Solos by Keeter on the cello and Nikita on the violin were especially impressive. They went from orchestral elegance to hard rock to ear splitting delirium and back for a solid 3 minutes during “Softly,” with the cellist even picking up his instrument and playing it like a bass. Pat on the guitar had consistently gorgeous riffs, reminding us of the band’s California surf wave foundations. Dan on the keys and Ian on the drums had insane solos throughout, but particularly on the banger “Phoenix.” Milosh jumped from synth to percussion to glockenspiel and back to those angelic vocals, with lyrics you know were written from a passionate fight or heated night we can all relate to: “don’t give me that face…” and “I thought you’d love me til I’m raw.” Milosh jumped across albums from the last decade, but rooted the performance in their latest 2021 release “Home.” As the show carried on, “Helpless” reminded us that Rhye is the north star of LA’s current wave of RnB infused bedroom pop.

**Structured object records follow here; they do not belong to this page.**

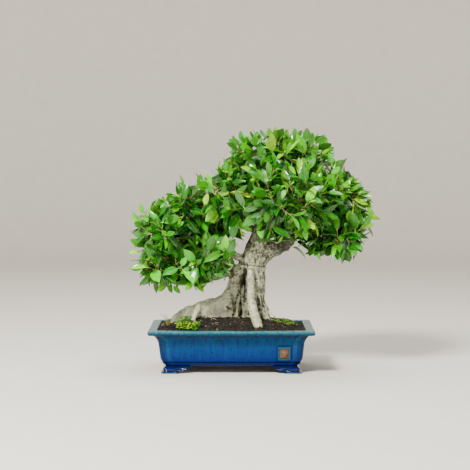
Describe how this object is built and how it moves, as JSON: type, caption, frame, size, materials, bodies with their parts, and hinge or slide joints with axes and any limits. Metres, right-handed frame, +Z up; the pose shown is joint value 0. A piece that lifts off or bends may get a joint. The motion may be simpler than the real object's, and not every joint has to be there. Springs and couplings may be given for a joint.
{
  "type": "bonsai tree in a pot",
  "caption": "Ficus bonsai with a leafy crown and a lower side pad on a surface root, in a low glazed rectangular pot on cloud feet.",
  "frame": {"origin": "on the surface that the pot stands on, below the middle of the whole object's box in plan", "axes": "+Z up, +X to the right along the pot's long side as seen from the front, +Y from the front with the maker's seal to the back"},
  "size_m": [0.4762, 0.2852, 0.4554],
  "materials": {
    "glazed_ceramic": "gloss cobalt glaze, teal where it thins",
    "screen_plastic": "moulded",
    "clip_wire": "drawn wire",
    "soil": "granular, damp",
    "bark": "living bark",
    "pebble": "water worn",
    "weed_leaf": "soft leaf",
    "moss": "matt",
    "grass": "dry stems",
    "ficus_leaf": "waxy leaf"
  },
  "bodies": {
    "root": {"pot": "glazed_ceramic", "drain_screen_left": "screen_plastic", "drain_screen_right": "screen_plastic", "screen_clip_left": "clip_wire", "screen_clip_right": "clip_wire", "soil": "soil", "trunk": "bark", "pebble_pale": "pebble", "pebble_brown": "pebble", "weed_clump": "weed_leaf", "moss_left": "moss", "moss_right": "moss", "grass_tuft": "grass", "leaves_crown_top": "ficus_leaf", "leaves_crown_right": "ficus_leaf", "leaves_crown_front": "ficus_leaf", "leaves_crown_back": "ficus_leaf", "leaves_crown_left": "ficus_leaf", "leaves_crown_low_right": "ficus_leaf", "leaves_crown_heart": "ficus_leaf", "leaves_left_top": "ficus_leaf", "leaves_left_outer": "ficus_leaf", "leaves_left_low": "ficus_leaf", "leaves_left_inner": "ficus_leaf", "leaves_left_back": "ficus_leaf"}
  },
  "joints": []
}
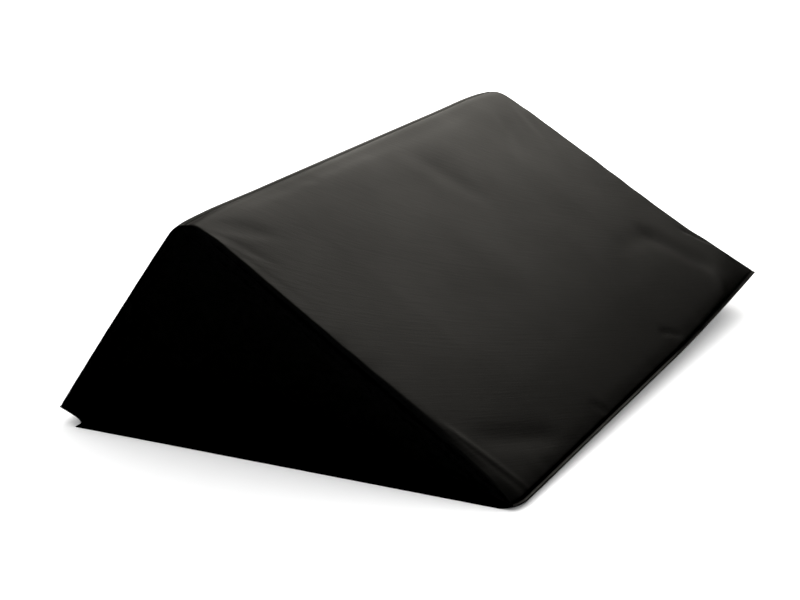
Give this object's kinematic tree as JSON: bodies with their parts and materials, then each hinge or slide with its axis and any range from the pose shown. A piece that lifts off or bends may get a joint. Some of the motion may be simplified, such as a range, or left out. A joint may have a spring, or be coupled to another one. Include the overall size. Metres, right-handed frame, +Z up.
{
  "type": "wedge pillow",
  "caption": "Foam wedge pillow in a smooth black cover: a flat base, a long slope rising to a rounded ridge, a steep back and triangular ends.",
  "frame": {"origin": "on the floor, under the middle of the box around the cushion", "axes": "+X along the ridge, towards the end whose front corner curls up; +Y from the thin front edge to the back; +Z up"},
  "size_m": [0.6098, 0.4351, 0.196],
  "materials": {
    "cover": "black smooth coated fabric with a soft satin sheen"
  },
  "bodies": {
    "root": {"wedge_cushion": "cover"}
  },
  "joints": []
}
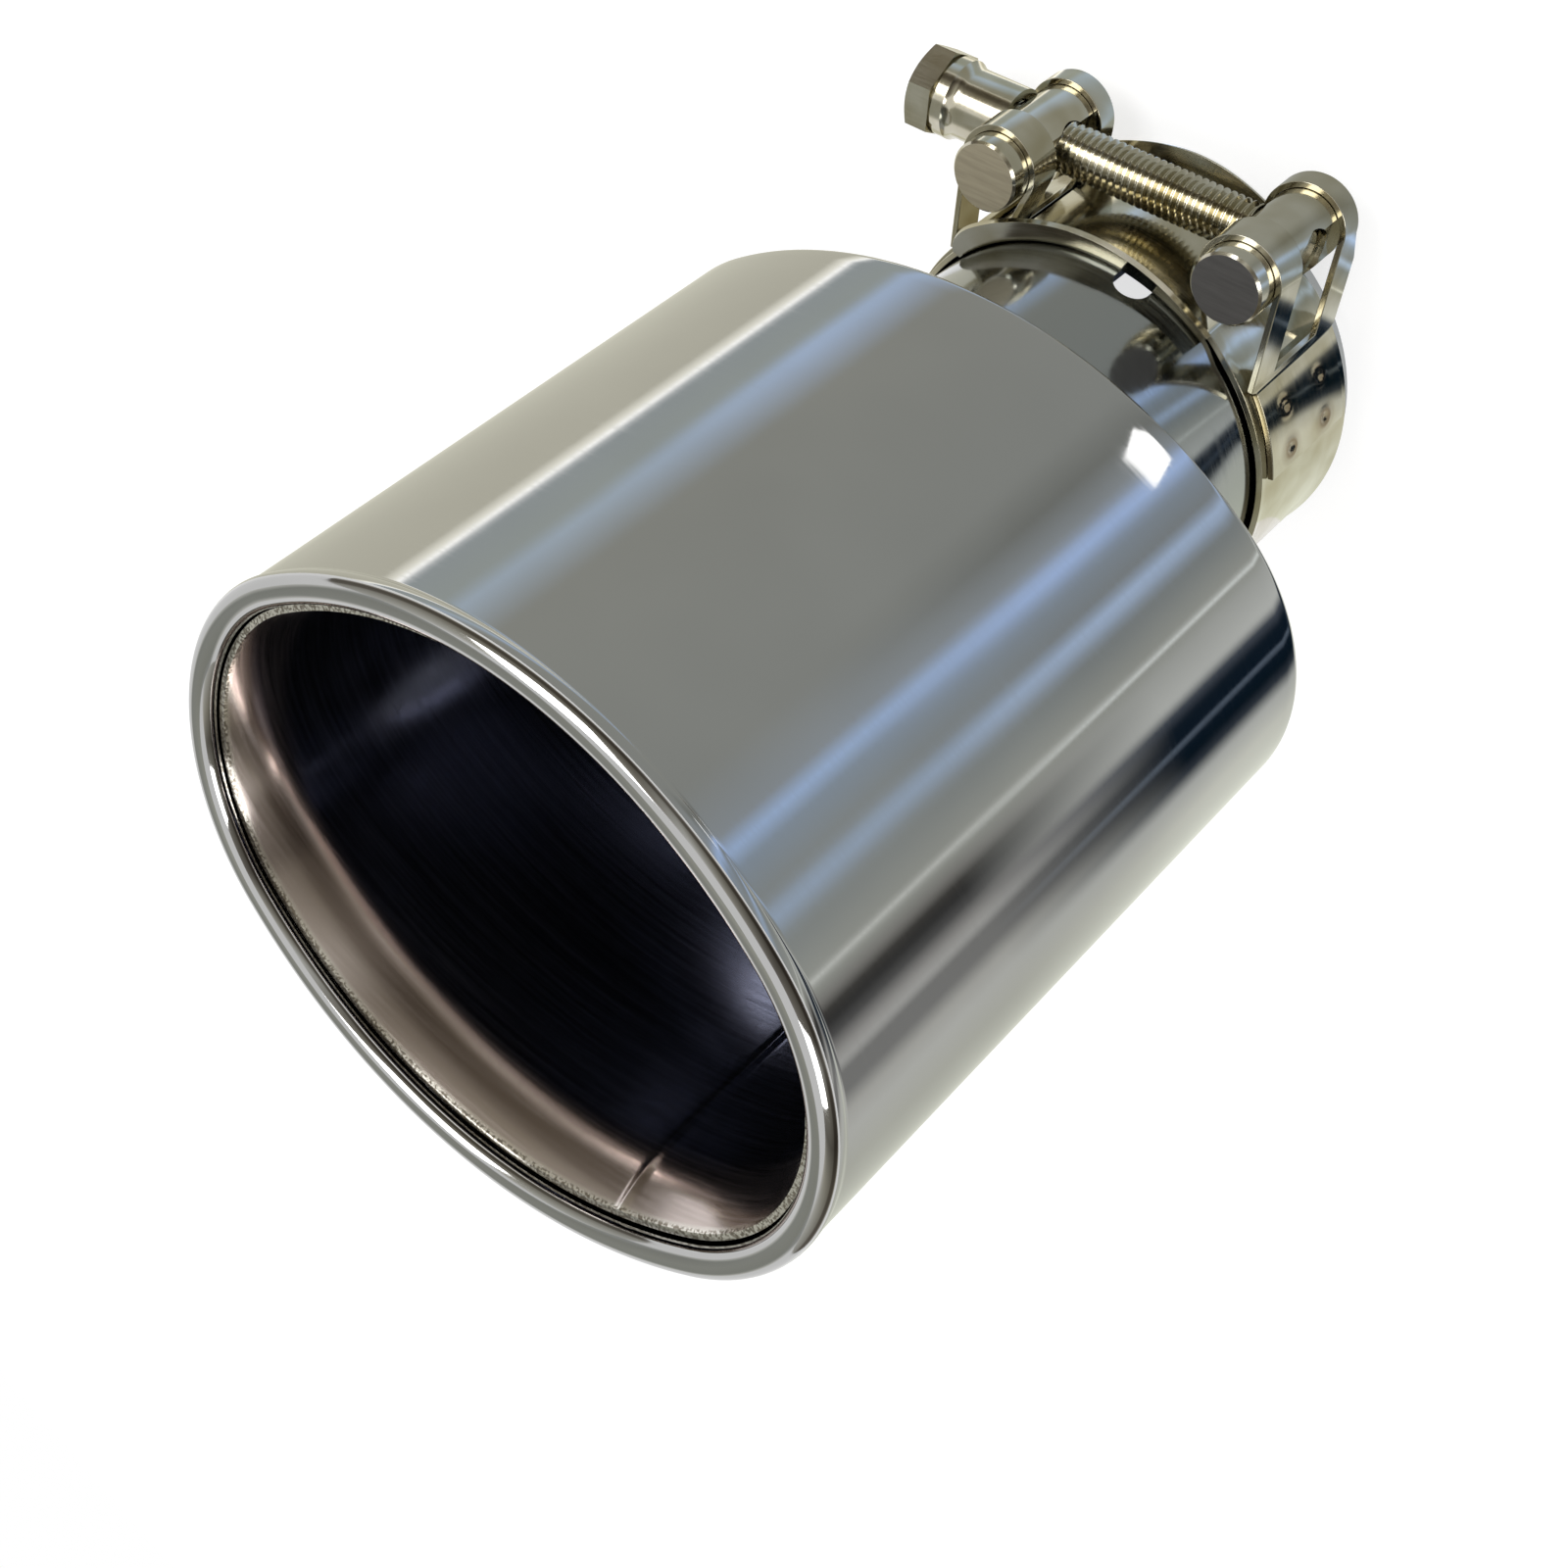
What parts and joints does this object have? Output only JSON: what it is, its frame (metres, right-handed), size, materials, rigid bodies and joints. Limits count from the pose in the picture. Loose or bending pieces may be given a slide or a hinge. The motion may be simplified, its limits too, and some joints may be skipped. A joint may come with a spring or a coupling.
{
  "type": "exhaust tip",
  "caption": "Oval slant-cut exhaust tip with a rolled lip, inner liner and slotted round inlet neck held by a bolt clamp.",
  "frame": {"origin": "centre of the inlet neck's open end", "axes": "+Z along the tip towards the outlet, +Y towards the clamp's bolt, +X from the bolt's head to its end"},
  "size_m": [0.1236, 0.0931, 0.1784],
  "materials": {
    "shell": "mirror polished, dark",
    "liner": "mirror polished, dark",
    "neck": "mirror polished, dark",
    "band": "bright rolled",
    "bridge": "bright rolled",
    "trunnion": "turned",
    "bolt": "bright",
    "sleeve": "turned"
  },
  "bodies": {
    "tip": {"tip_shell": "shell", "inner_liner": "liner", "inlet_neck": "neck", "clamp_band": "band", "bridge_plate": "bridge", "plain_trunnion": "trunnion", "threaded_trunnion": "trunnion"},
    "sleeve": {"spacer_sleeve": "sleeve"},
    "bolt": {"clamp_bolt": "bolt"}
  },
  "joints": [
    {"name": "bolt_travel", "type": "slide", "parent": "tip", "child": "sleeve", "axis": [-1, 0, 0], "range_m": [0, 0.01]},
    {"name": "bolt_turn", "type": "hinge", "parent": "sleeve", "child": "bolt", "pos_m": [-0.03945, 0.0404, 0.01595], "axis": [-1, 0, 0], "range_deg": [0, 2520]}
  ],
  "couplings": [
    {"joint": "bolt_travel", "follows": "bolt_turn", "m_per_rad": 0.00019894}
  ]
}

To conclude, Milosh asked the audience for silence, and bookended the show with a candle-light acapella version of their mega-hit “Open.” However, not without warning the crowd that “we don’t do encores, because we are pragmatic people. And they feel fake… but you do you boo!” While the show could have done with more interesting lighting and stage design, especially in an incredible venue like Troxy, Rhye’s ambient sounds did not fail to sweep us away. The last words Milosh left us with – “I fell in love” – had us walking away nostalgic for more.